_INFORMATION SUPPLIED:_
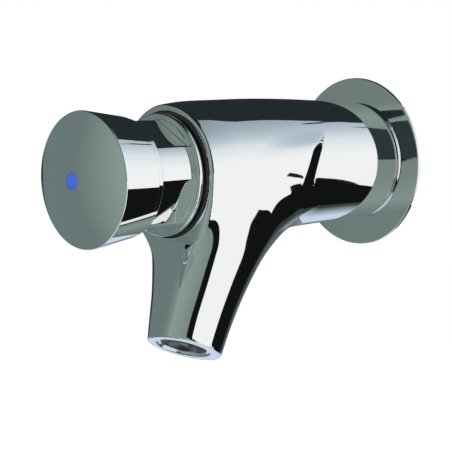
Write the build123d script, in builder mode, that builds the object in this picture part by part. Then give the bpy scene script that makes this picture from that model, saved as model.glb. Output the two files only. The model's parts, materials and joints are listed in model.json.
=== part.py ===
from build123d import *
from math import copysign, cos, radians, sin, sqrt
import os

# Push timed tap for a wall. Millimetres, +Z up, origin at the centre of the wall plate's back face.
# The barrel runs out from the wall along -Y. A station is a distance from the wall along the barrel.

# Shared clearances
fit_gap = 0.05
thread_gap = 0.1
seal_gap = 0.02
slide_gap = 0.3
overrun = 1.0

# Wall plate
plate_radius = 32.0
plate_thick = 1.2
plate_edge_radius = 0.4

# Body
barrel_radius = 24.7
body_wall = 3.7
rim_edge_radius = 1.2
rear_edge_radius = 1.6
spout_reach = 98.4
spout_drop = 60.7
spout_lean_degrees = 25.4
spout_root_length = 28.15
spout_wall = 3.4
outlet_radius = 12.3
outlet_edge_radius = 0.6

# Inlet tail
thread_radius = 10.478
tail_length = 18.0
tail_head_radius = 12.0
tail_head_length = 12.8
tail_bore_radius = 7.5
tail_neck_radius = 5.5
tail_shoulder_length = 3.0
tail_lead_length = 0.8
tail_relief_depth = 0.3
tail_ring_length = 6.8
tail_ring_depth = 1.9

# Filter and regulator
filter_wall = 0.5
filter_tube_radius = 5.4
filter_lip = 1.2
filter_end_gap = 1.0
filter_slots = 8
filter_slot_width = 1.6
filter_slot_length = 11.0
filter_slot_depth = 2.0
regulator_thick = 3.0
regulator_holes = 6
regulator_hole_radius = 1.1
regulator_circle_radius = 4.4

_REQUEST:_
Write the listing out again, exactly as it reads.

_RESULT OF THIS EXERCISE:_
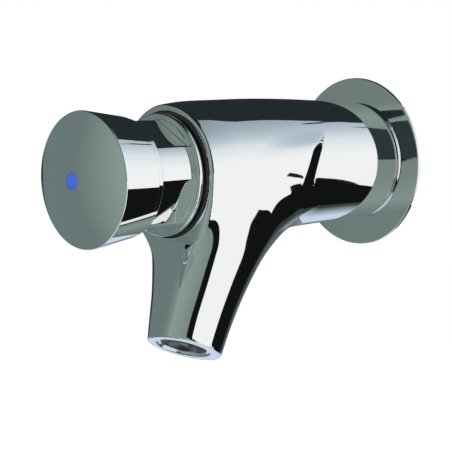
Write the build123d script, in builder mode, that builds the object in this picture part by part. Then give the bpy scene script that makes this picture from that model, saved as model.glb. Output the two files only. The model's parts, materials and joints are listed in model.json.
=== part.py ===
from build123d import *
from math import copysign, cos, radians, sin, sqrt
import os

# Push timed tap for a wall. Millimetres, +Z up, origin at the centre of the wall plate's back face.
# The barrel runs out from the wall along -Y. A station is a distance from the wall along the barrel.

# Shared clearances
fit_gap = 0.05
thread_gap = 0.1
seal_gap = 0.02
slide_gap = 0.3
overrun = 1.0

# Wall plate
plate_radius = 32.0
plate_thick = 1.2
plate_edge_radius = 0.4

# Body
barrel_radius = 24.7
body_wall = 3.7
rim_edge_radius = 1.2
rear_edge_radius = 1.6
spout_reach = 98.4
spout_drop = 60.7
spout_lean_degrees = 25.4
spout_root_length = 28.15
spout_wall = 3.4
outlet_radius = 12.3
outlet_edge_radius = 0.6

# Inlet tail
thread_radius = 10.478
tail_length = 18.0
tail_head_radius = 12.0
tail_head_length = 12.8
tail_bore_radius = 7.5
tail_neck_radius = 5.5
tail_shoulder_length = 3.0
tail_lead_length = 0.8
tail_relief_depth = 0.3
tail_ring_length = 6.8
tail_ring_depth = 1.9

# Filter and regulator
filter_wall = 0.5
filter_tube_radius = 5.4
filter_lip = 1.2
filter_end_gap = 1.0
filter_slots = 8
filter_slot_width = 1.6
filter_slot_length = 11.0
filter_slot_depth = 2.0
regulator_thick = 3.0
regulator_holes = 6
regulator_hole_radius = 1.1
regulator_circle_radius = 4.4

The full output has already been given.